What does Pentecost mean for you?
Those who celebrate all seven feasts of the Lord and rehearse their meanings each year continually find deeper meaning in them. You can find the dates for Pentecost and other festivals according to the biblical calculation on our “Festival Calendar.”
What will Pentecost mean for you this year? Study more in our article “The Miracle and Meaning of Pentecost.”
What Is Pentecost to the Jews?
In Judaism the festival is called by its Hebrew name, Shavuot. This means weeks or sevens, which alludes to the instruction to count 50 days. This feast occurred during the first harvest of the land, and Jewish tradition says that this day commemorates God giving the ancient Israelites the 10 Commandments on Mount Sinai.

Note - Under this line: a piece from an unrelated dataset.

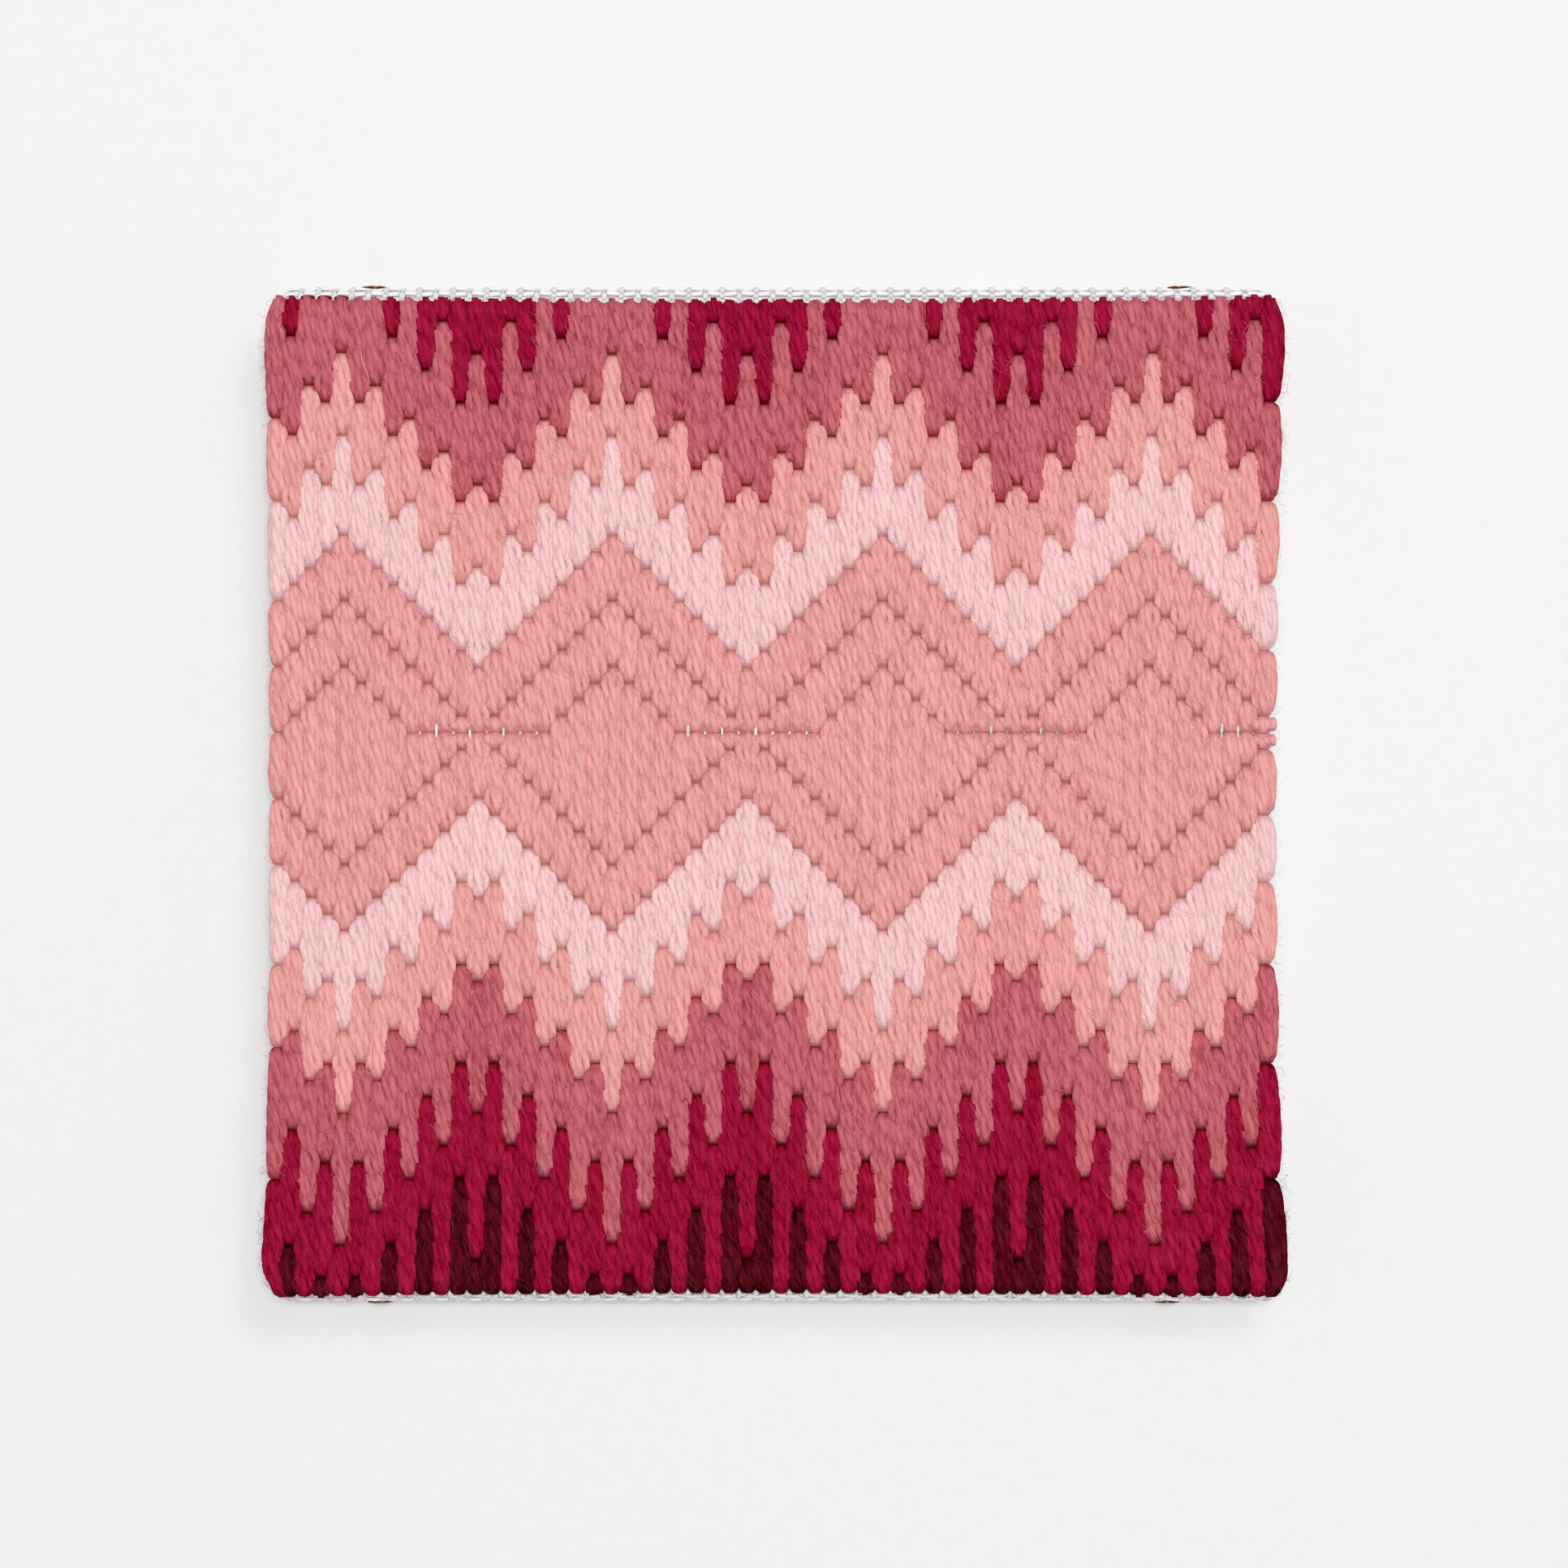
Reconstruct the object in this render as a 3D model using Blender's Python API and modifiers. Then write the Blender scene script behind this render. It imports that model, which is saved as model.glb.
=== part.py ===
"""Needlepoint canvas panel on a mounting board.

A square of ten-threads-an-inch canvas, worked all over in upright wool stitches, is drawn
over a wooden board. The bare canvas goes down the sloped upper and lower edges, turns under
the back as a margin, and is held by two tacks in each of those edges. The panel lies on its
back: +Z leaves the stitched face, +Y is the pattern's top, and the origin is on the floor
under the middle. Units are metres.
"""

import math

import bmesh
import bpy

MM = 0.001
CLEARANCE = 0.3 * MM  # between pieces that touch

# The board
BOARD_WIDTH = 147.0 * MM
BOARD_LENGTH = 151.0 * MM
BOARD_THICKNESS = 10.0 * MM
UPPER_REACH = 2.3 * MM  # how far the sloped upper edge stands out past the front face
LOWER_REACH = 1.25 * MM  # and the lower one
SLOPE_DEPTH = 4.3 * MM  # how far down the board the slopes go
BOARD_CORNER = 1.6 * MM
CORNER_STEPS = 3

# The canvas
CANVAS_THICKNESS = 1.0 * MM
MARGIN_WIDTH = 18.0 * MM  # turned under the back
CANVAS_OFFSET = CLEARANCE + CANVAS_THICKNESS  # the canvas's outer face from the board

# The stitched field
COLUMNS = 60
ROWS = 60  # canvas threads that the stitches climb
COLUMN_PITCH = 2.54 * MM
FIELD_HALF_WIDTH = 76.55 * MM  # at the corners
FIELD_HALF_LENGTH = 74.6 * MM
FIELD_THICKNESS = 1.4 * MM
GROOVE_DEPTH = 0.4 * MM  # between two columns of stitches
SIDE_DRAW_IN = 1.15 * MM  # at the middle of the left and right sides
END_DRAW_IN = 0.6 * MM  # at the middle of the upper and lower ends
EDGE_PINCH = 0.5 * MM  # where two stitches of an outer column meet
EDGE_HEIGHT = 0.65 * MM  # of the field's outer edge above its underside
UNDERCUT = 0.5 * MM
END_TAPER = 1.1 * MM  # over which the field falls to its upper and lower ends
TAPER_DROP = 0.75 * MM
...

Jews often read the book of Ruth at this time of year. Their reasons for doing so “are that the book takes place at the time of the barley harvest, that Ruth’s assumption of Naomi’s religion reflects the Israelites’ acceptance of the Torah at Sinai, and that King David, who is alleged to have died at this time of year according to rabbinic tradition, is mentioned at the end of Ruth” (“Shavuot 101,” myjewishlearning.com).
What Is Pentecost Sunday?
Pentecost Sunday is the Sunday that many Catholic and Protestant congregations observe as the beginning of the New Testament Church and as the day the Holy Spirit was given. Unfortunately, they do not always do so on the biblically authorized date.
As previously noted, the Feast of Weeks, or Pentecost, was to be determined by counting—beginning with the day after the Sabbath—“fifty days to the day after the seventh Sabbath” (Leviticus 23:15-16).
Since the biblical Sabbath has always been and continues to be on Saturday, the 50th day after counting seven Sabbaths will always be a Sunday.
Although mainstream Christianity gets Pentecost Sunday on the right day of the week, it does not follow the biblical instruction to begin the 50-day count to Pentecost with the Sunday that falls during the Days of Unleavened Bread. Instead, mainstream Christianity begins its count from Easter. Some years (such as 2020) these dates coincide, but many years they do not.